Is $i^i$ a single number or an infinite set of solutions? When I try to evaluate $i^i$, I get what I take to be a straightforward solution: $i^i = e^{-\frac{\pi}{2} + 2 \pi n}$ for $n \in \mathbb{Z}$. This amounts to basically a countably infinite set of real numbers.
However, everywhere I look, I see that $i^i = e^{-\frac{\pi}{2}}$ seems to be a well established identity.
When I think about it, it makes more sense to say that $i^i$ is a single value, rather than a set of infinite possible values. It's one thing to say that there are multiple solutions of $x$ to the equation $f(x) = 0$. So I could accept, for example, that the equation $x^{1/i} = i$ has infinite solutions. However, it's entirely different to say that a number can have infinite values. The latter statement seems straightforwardly wrong.
As far as I can tell, there are two possible ways to resolve this. Either $i^i$ isn't really a number, but rather, a set of numbers, or the function $f(x) = x^i$ is only defined for a specific branch of $x$, namely for $\arg(x) \in [-\pi, \pi)$ or something like that (similar to principal branch of Log).
Is one of the above the correct interpretation, or is there another resolution to this issue?
 A: Your intuition is pretty good. Think about how the equation $x^2 = 4$ has two solutions in the real numbers - $x = 2$ and $x = -2$. However, we define $\sqrt{4}$ to be just one of these solutions, specifically the positive one.
Similarly, in the complex numbers, the equation $z^n = w$ always has $n$ solutions when $n$ is an integer, and potentially infinitely many if it isn't.
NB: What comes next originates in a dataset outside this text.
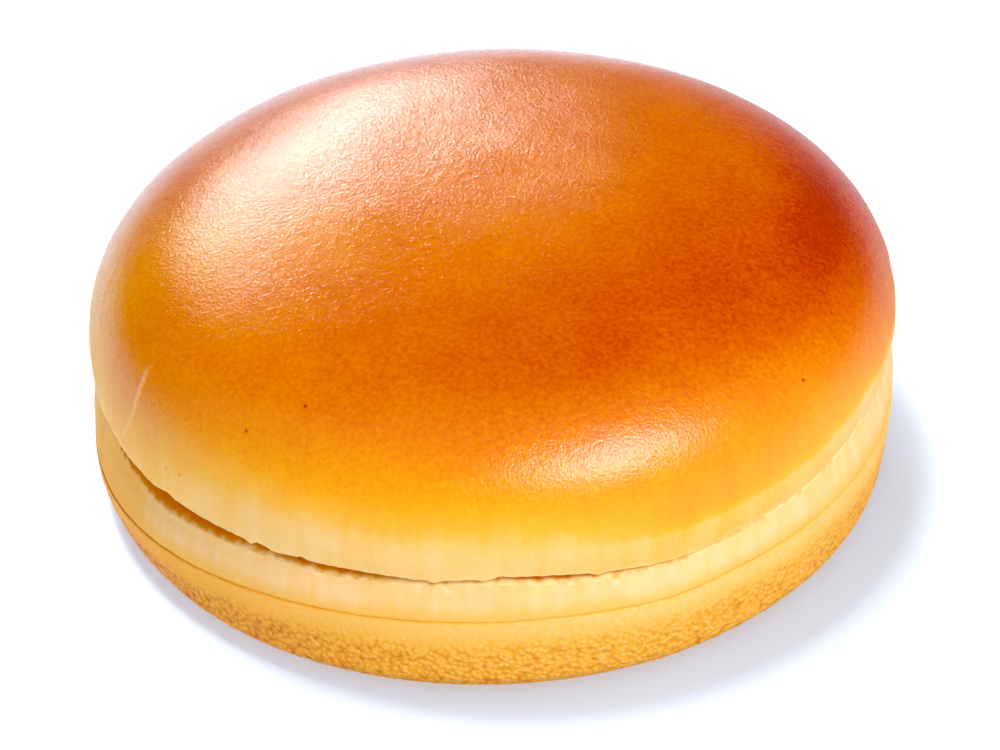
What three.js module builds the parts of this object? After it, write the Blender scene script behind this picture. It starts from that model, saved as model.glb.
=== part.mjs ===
// A round burger bun, sliced through in two halves that lie on each other as baked.
// Millimetres, +Z up, origin at the middle of the flat base. -Y is the side that shows the open cut.
import * as THREE from "three";

// Driving dimensions
const BUN_RADIUS = 51; // the crown at its widest
const BUN_HEIGHT = 41; // base to the top of the dome
const SHOULDER_HEIGHT = 21.5; // level where the crown is widest
const DOME_FULLNESS = 2.55; // exponent of the dome's curve: 2 is round, more is flatter on top
const CUT_HEIGHT = 17.8; // the knife cut, at the middle of the bun
const CUT_RISE = 1.5; // the cut climbs this much from the middle to the +X rim
const SEAM_HEIGHT = 12.2; // top of the wall that baked against the pan
const BASE_CORNER = 4.2; // rounding between the wall and the flat base

// Uneven rising of the dough
const CROWN_LEAN = 0.7; // the dome stands this much higher at its +X side
const SWELL = 0.25; // soft waves over the dome
const SWELL_LENGTH = 9; // radius over which a wave turns by one radian
const SWELL_FROM = 4; // radius where the waves begin
const SWELL_FULL = 20; // and where they are full

// Radii that differ a little from the bun's own
const CROWN_EDGE_RADIUS = BUN_RADIUS - 0.45; // the crown at the cut
const HEEL_EDGE_RADIUS = BUN_RADIUS - 0.7; // the heel at the cut
const BAND_RADIUS = BUN_RADIUS - 0.15; // the pale band bulges over the seam
const SEAM_RADIUS = BUN_RADIUS - 0.55; // bottom of the seam's crease
const WALL_RADIUS = BUN_RADIUS + 0.05; // the pan wall just under the seam
const BASE_RADIUS = BUN_RADIUS - 0.7; // the pan wall just over the base's rounding

// The opening of the cut
const REST_GAP = 0.4; // between the halves where they lie on each other
const MOUTH_DEPTH = 9; // how far in from the rim the cut wanders and gapes
const CUT_FADE = 6; // above the shoulder, where the crown stops following the cut
const TEAR_FADE = 2.5; // above the cut, where the torn edge ends
const EDGE_ROUNDING = 0.7; // of the crown's crisp edge; the heel's is softer
const CREASE_LIP = 1; // from the seam's bottom to the wall under it and the band over it
const STRETCH_DEPTH = 7; // how far in from the rim the band's stretch marks reach
const STRETCH_FULL = 0.4; // share of the band's height where they are full

// Facets
const AROUND = 96;
const DOME_STEPS = 17;
const CUT_RINGS = [0, 14, 27, 37, 43, 47]; // radii of the vertices across the cut face
const BASE_RINGS = [0, 20, 36]; // and across the base

// The rim's unevenness: humps are [height, middle in degrees, half width in degrees]
const CUT_WANDER = [[0.65, 228, 32], [0.45, 271, 7], [-1.45, 297, 12], [-0.8, 317, 10], [0.9, 346, 14]];
const MOUTH = [[1.7, 221, 17], [0.4, 246, 9], [0.35, 279, 9]];
const SEAM_SAG = [[5.2, 190, 45], [0.6, 294, 8]];

// Waves are [height, waves per turn, phase in radians]
const PLAN_WAVES = [[0.0096, 2, -0.3], [0.0035, 3, 0.3]]; // as fractions of the radius
const CROWN_TEAR = [[0.08, 19, 0.4]];
const HEEL_TEAR = [[0.06, 23, 1.7]];
const BAND_STRETCH = [[0.12, 17, 0.9], [0.09, 29, 2.6]];

const FULL_TURN = Math.PI * 2;
const QUARTER_TURN = Math.PI / 2;

// Smooth step from 0 at a to 1 at b
const ease = (a, b, value) => THREE.MathUtils.smoothstep(value, a, b);

const waves = (angle, terms) =>
  terms.reduce((sum, [height, count, phase]) => sum + height * Math.sin(count * angle + phase), 0);

const humps = (angle, terms) =>
  terms.reduce((sum, [height, middle, width]) => {
    const away = THREE.MathUtils.euclideanModulo(angle - THREE.MathUtils.degToRad(middle), FULL_TURN);
    const nearest = Math.min(away, FULL_TURN - away);
    return sum + height * Math.exp(-((nearest / THREE.MathUtils.degToRad(width)) ** 2));
  }, 0);

// How far the cut climbs at a place across the bun
const cutClimb = (x) => (CUT_RISE * x) / BUN_RADIUS;

// A point of a profile, and the points of a quarter ellipse up to it from the one before.
// A bowl leaves along the radius, and a dome leaves along the height.
const point = (radius, height) => new THREE.Vector2(radius, height);
const bowl = (turn) => [Math.sin(turn), 1 - Math.cos(turn)];
const dome = (turn) => [1 - Math.cos(turn), Math.sin(turn)];

function quarter(profile, radius, height, steps, kind) {
  const from = profile[profile.length - 1];
  for (let i = 1; i <= steps; i++) {
    const [across, up] = kind((i / steps) * QUARTER_TURN);
    profile.push(point(from.x + (radius - from.x) * across, from.y + (height - from.y) * up));
  }
}

// Spins a profile about Z, then moves each vertex by shape(radius, height, angle, x)
function spun(profile, shape) {
  const geometry = new THREE.LatheGeometry(profile, AROUND).rotateX(QUARTER_TURN);
  const place = geometry.attributes.position;
  for (let i = 0; i < place.count; i++) {
    const [x, y, z] = [place.getX(i), place.getY(i), place.getZ(i)];
    const angle = Math.atan2(y, x);
    const moved = shape(Math.hypot(x, y), z, angle, x);
    const radius = moved.radius * (1 + waves(angle, PLAN_WAVES));
    place.setXYZ(i, radius * Math.cos(angle), radius * Math.sin(angle), moved.height);
  }
  geometry.computeVertexNormals();
  return geometry;
}

// Crown: the cut face, a crisp lower edge, the short side up to the shoulder, and the dome
function crownGeometry() {
  const profile = CUT_RINGS.map((radius) => point(radius, CUT_HEIGHT));
  profile.push(point(CROWN_EDGE_RADIUS - EDGE_ROUNDING, CUT_HEIGHT));
  quarter(profile, CROWN_EDGE_RADIUS, CUT_HEIGHT + EDGE_ROUNDING, 2, bowl);
  quarter(profile, BUN_RADIUS, SHOULDER_HEIGHT, 2, bowl);
  for (let i = 1; i < DOME_STEPS; i++) {
    const turn = (i / DOME_STEPS) * QUARTER_TURN;
    const radius = BUN_RADIUS * Math.cos(turn) ** (2 / DOME_FULLNESS);
    const rise = (BUN_HEIGHT - SHOULDER_HEIGHT) * Math.sin(turn) ** (2 / DOME_FULLNESS);
    profile.push(point(radius, SHOULDER_HEIGHT + rise));
  }
  profile.push(point(0, BUN_HEIGHT));

  return spun(profile, (radius, height, angle, x) => {
    const atRim = ease(BUN_RADIUS - MOUTH_DEPTH, CROWN_EDGE_RADIUS, radius);
    const atCut = 1 - ease(CUT_HEIGHT, SHOULDER_HEIGHT + CUT_FADE, height);
    const atEdge = 1 - ease(CUT_HEIGHT, CUT_HEIGHT + TEAR_FADE, height);
    const cut = cutClimb(x) + atRim * humps(angle, CUT_WANDER);
    const tear = atRim * waves(angle, CROWN_TEAR);
    const lean = (CROWN_LEAN * x) / BUN_RADIUS;
    const wave = Math.sin(radius / SWELL_LENGTH + 2 * angle);
    const swell = SWELL * wave * ease(SWELL_FROM, SWELL_FULL, radius);
    return { radius, height: height + atCut * cut + atEdge * tear + (1 - atCut) * (lean + swell) };
  });
}

// Heel: the flat base, its rounded corner, the pan wall, the seam's crease, the pale band, the cut face
function heelGeometry() {
  const top = CUT_HEIGHT - REST_GAP;
  const bandTop = top - 2 * EDGE_ROUNDING;
  const profile = BASE_RINGS.map((radius) => point(radius, 0));
  profile.push(point(BASE_RADIUS - BASE_CORNER, 0));
  quarter(profile, BASE_RADIUS, BASE_CORNER, 5, bowl);
  profile.push(point((BASE_RADIUS + WALL_RADIUS) / 2, (BASE_CORNER + SEAM_HEIGHT) / 2));
  profile.push(point(WALL_RADIUS, SEAM_HEIGHT - CREASE_LIP));
  profile.push(point(SEAM_RADIUS, SEAM_HEIGHT));
  profile.push(point(BAND_RADIUS, SEAM_HEIGHT + CREASE_LIP));
  profile.push(point(BAND_RADIUS, (SEAM_HEIGHT + CREASE_LIP + bandTop) / 2));
  profile.push(point(HEEL_EDGE_RADIUS, bandTop));
  quarter(profile, HEEL_EDGE_RADIUS - 1.5 * EDGE_ROUNDING, top, 3, dome);
  profile.push(...CUT_RINGS.toReversed().map((radius) => point(radius, top)));

  return spun(profile, (radius, height, angle, x) => {
    const atRim = ease(BUN_RADIUS - MOUTH_DEPTH, HEEL_EDGE_RADIUS, radius);
    const uneven = humps(angle, CUT_WANDER) + waves(angle, HEEL_TEAR) - humps(angle, MOUTH);
    const cut = top + cutClimb(x) + atRim * uneven;
    const seam = SEAM_HEIGHT - humps(angle, SEAM_SAG);
    const overSeam = (height - SEAM_HEIGHT) / (top - SEAM_HEIGHT);
    const onBand = ease(0, STRETCH_FULL, overSeam) * ease(BUN_RADIUS - STRETCH_DEPTH, SEAM_RADIUS, radius);
    return {
      radius: radius + onBand * waves(angle, BAND_STRETCH),
      height: overSeam <= 0 ? (height * seam) / SEAM_HEIGHT : seam + overSeam * (cut - seam),
    };
  });
}

const bakedCrust = new THREE.MeshStandardMaterial({ color: 0xc8661a, roughness: 0.4, metalness: 0 });
const paleCrust = new THREE.MeshStandardMaterial({ color: 0xe9bd78, roughness: 0.75, metalness: 0 });

const crown = new THREE.Mesh(crownGeometry(), bakedCrust);
crown.name = "crown";
const heel = new THREE.Mesh(heelGeometry(), paleCrust);
heel.name = "heel";

const bun = new THREE.Group();
bun.add(crown, heel);

// The origin is the middle of the bun's own width and depth
const reach = new THREE.Box3().setFromObject(bun);
const middle = reach.getCenter(new THREE.Vector3());
bun.position.set(-middle.x, -middle.y, -reach.min.z);

export default bun;
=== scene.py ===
import math

import bpy
import numpy as np
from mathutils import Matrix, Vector


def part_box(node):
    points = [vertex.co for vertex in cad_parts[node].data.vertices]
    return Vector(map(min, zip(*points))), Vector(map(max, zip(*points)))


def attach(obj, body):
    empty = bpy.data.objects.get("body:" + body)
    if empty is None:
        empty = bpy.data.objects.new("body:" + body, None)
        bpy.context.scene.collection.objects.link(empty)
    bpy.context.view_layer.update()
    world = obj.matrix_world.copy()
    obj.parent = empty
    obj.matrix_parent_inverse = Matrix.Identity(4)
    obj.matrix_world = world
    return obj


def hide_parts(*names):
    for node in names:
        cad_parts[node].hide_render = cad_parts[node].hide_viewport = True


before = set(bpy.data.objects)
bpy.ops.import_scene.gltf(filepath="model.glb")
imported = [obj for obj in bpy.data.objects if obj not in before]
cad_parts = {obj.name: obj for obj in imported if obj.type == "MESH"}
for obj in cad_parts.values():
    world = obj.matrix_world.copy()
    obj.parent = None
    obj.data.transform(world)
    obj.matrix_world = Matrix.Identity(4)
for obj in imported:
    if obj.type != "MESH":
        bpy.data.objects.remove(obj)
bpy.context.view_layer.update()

# Camera.
# A long lens 60 cm away looks down on the front of the bun, where the cut stands open at the left.
# It aims a little below the bun, so that the bun sits high in the picture, and leans slightly.
MM = 0.001
IMAGE_WIDTH = 1000
CAMERA_DISTANCE = 600 * MM
CAMERA_ELEVATION = math.radians(34.3)
CAMERA_LEAN = math.radians(0.52)
PIXELS_PER_MM = 7.9
SIGHT_POINT = Vector((-0.2, 0.2, 20.3)) * MM
AIM_RIGHT = 1.06 * MM
AIM_DOWN = 6.72 * MM
BLACK_LEVEL = 0.02  # a contrasty print, so that the browned crust stays saturated

camera_data = bpy.data.cameras.new("camera")
camera_data.sensor_width = 36
camera_data.lens = PIXELS_PER_MM * CAMERA_DISTANCE / MM * camera_data.sensor_width / IMAGE_WIDTH
camera = bpy.data.objects.new("camera", camera_data)
bpy.context.scene.collection.objects.link(camera)
bpy.context.scene.camera = camera
to_camera = Vector((0, -math.cos(CAMERA_ELEVATION), math.sin(CAMERA_ELEVATION)))
camera_up = Vector((0, math.sin(CAMERA_ELEVATION), math.cos(CAMERA_ELEVATION)))
camera.location = SIGHT_POINT + to_camera * CAMERA_DISTANCE
aim = SIGHT_POINT + Vector((AIM_RIGHT, 0, 0)) - camera_up * AIM_DOWN
camera.rotation_euler = (aim - camera.location).to_track_quat("-Z", "Y").to_euler()
camera.rotation_euler.rotate_axis("Z", -CAMERA_LEAN)
view = bpy.context.scene.view_settings
view.view_transform = "Standard"
view.use_curve_mapping = True
view.curve_mapping.black_level = (BLACK_LEVEL, BLACK_LEVEL, BLACK_LEVEL)
view.curve_mapping.update()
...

There are a few things we do to deal with this, including:

*

*Looking at Riemann surfaces, which are multiple copies of the complex plane "stitched together" via branch cuts; and


*Defining "principal values", i.e. picking one of the multiple solutions and declaring it to be the "standard" one in some sense, and then defining the other solutions in relation to it.
As for which one is correct - like so many things, it depends on context. Just like sometimes you're happy taking $\sqrt{4} = 2$ and that's all you need, and sometimes you need to keep both solutions and so you write $x = \pm 2$, even though that means that $x$ is somehow two numbers at the same time.